Mit 18 Jahren lernte ich Yoga und Meditation kennen und begann sofort mit einer intensiven Praxis. In der Regel übte ich zwei bis vier Stunden pro Tag. Zu dieser Zeit aß ich noch sehr gerne Fleisch. Meine Großmutter, die unsere Familie bekochte, war vor ihrer Ehe Chefköchin gewesen. Ich war ihr einziger Enkel. Entsprechend schmackhaft verlockend und großzügig proportioniert waren alle Mahlzeiten. Ich hatte keine ethisch, moralisch, religiös oder politisch motivierten Beweggründe, meine Ernährung zu verändern. Aber eines Tages geschah es ganz plötzlich, dass ich mein letztes Stück Fleisch aß – es war eine riesige Portion, die eigentlich für die ganze Familie gedacht war. Und es war das letzte Mal, dass Fleisch auf meinem Teller lag, ich hatte danach nie mehr Gelüste.
Ich gebe dabei eindeutig Yoga die „Schuld“. Yoga und Meditation haben meine Energie verändert. Ab einem bestimmten Punkt war es nicht mehr möglich, die gewohnte Ernährungsweise fortzusetzen. Ähnliche Erfahrungen machte ich auch später mit meinen Schülern, die nach einer Veränderung ihrer Lebensweise auch ihre Ernährung fast zwangsläufig in Richtung Vegetarisch umstellten. Bisweilen von einem Tag auf den anderen.
Vegan – Eine vegane Lebensweise war für mich kein Thema. Dafür liebte ich zu sehr Joghurt, Kefir, Dickmilch, Buttermilch und die vielen leckeren Käsesorten. Ei spielte allerdings, außer bei manchen Kuchen, keine große Rolle. Kuchen und überhaupt alles „gesunde“ Süße aß ich jedoch mit besonderer Vorliebe.
Ich überspringe hier rund dreißig Jahre. Das Thema vegane Ernährung wurde plötzlich Gesprächsstoff. Es war plötzlich in aller Munde und in vielen Zeitungen und Zeitschriften omnipräsent. Und ich machte mich lustig darüber. – Bis mir ein kurzes Interview mit Rüdiger Dahlke im Internet begegnete.
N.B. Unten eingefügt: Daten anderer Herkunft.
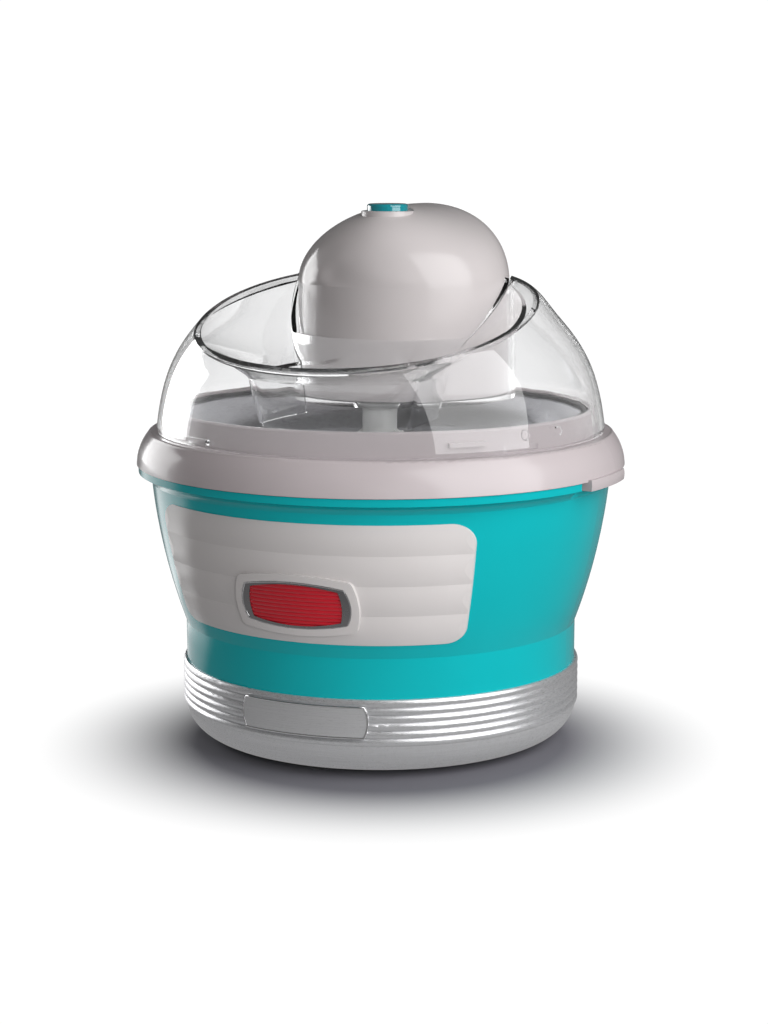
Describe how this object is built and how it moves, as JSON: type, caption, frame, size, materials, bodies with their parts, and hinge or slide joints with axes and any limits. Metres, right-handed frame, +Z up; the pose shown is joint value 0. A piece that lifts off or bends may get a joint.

Es war nicht länger als sieben Minuten. Ab dem nächsten Tag war ich vegan. Irgendetwas muss es energetisch in mir ausgelöst haben.
Ungesüßt – Die Umstellung auf vegane Ernährung hat ziemlich rasch mein Körpergefühl verändert. Nach einer Woche fühlte ich mich richtig leicht und Körpergeruch verschwand. Was das Süße betraf, vollzog sich kein Wandel. Ich sorgte zwar für veganen Kuchen, vegane Schokolade und andere vegane Süßigkeiten, doch ohne sie war ich nicht „überlebensfähig“.
Aber auch das fiel – genau vier Jahre später – von einem Tag auf den anderen von mir ab. Ich kaufte mir zwar aus alter Gewohnheit noch diese Dinge, bis ich bemerkte, dass sie sich immer mehr bei mir häuften. Sie lagen in der Küche rum, ich sah sie ständig, aber es tauchte bis jetzt kein Interesse mehr danach auf.
Das hier Beschriebene nenne ich mein „ungewolltes Dreistufen-Programm“. Alles geschah ohne Absicht. Und so sollte es nach meiner Meinung auch sein. Indem wir uns der Natur zuwenden, entwickelt sie für uns ihr ganz individuelles Programm. Vertrauen genügt. Unser Verstand, der häufig losgelöst vom Körper seine eigenen Ideen konstruieren will, ist eher hinderlich und erzeugt oft Chaos. Im Idealfall allerdings arbeiten irgendwann Verstand, Herz und Bauch harmonisch zusammen. Yoga und Meditation zeigen und ebnen uns den Weg dorthin. OM Shanti.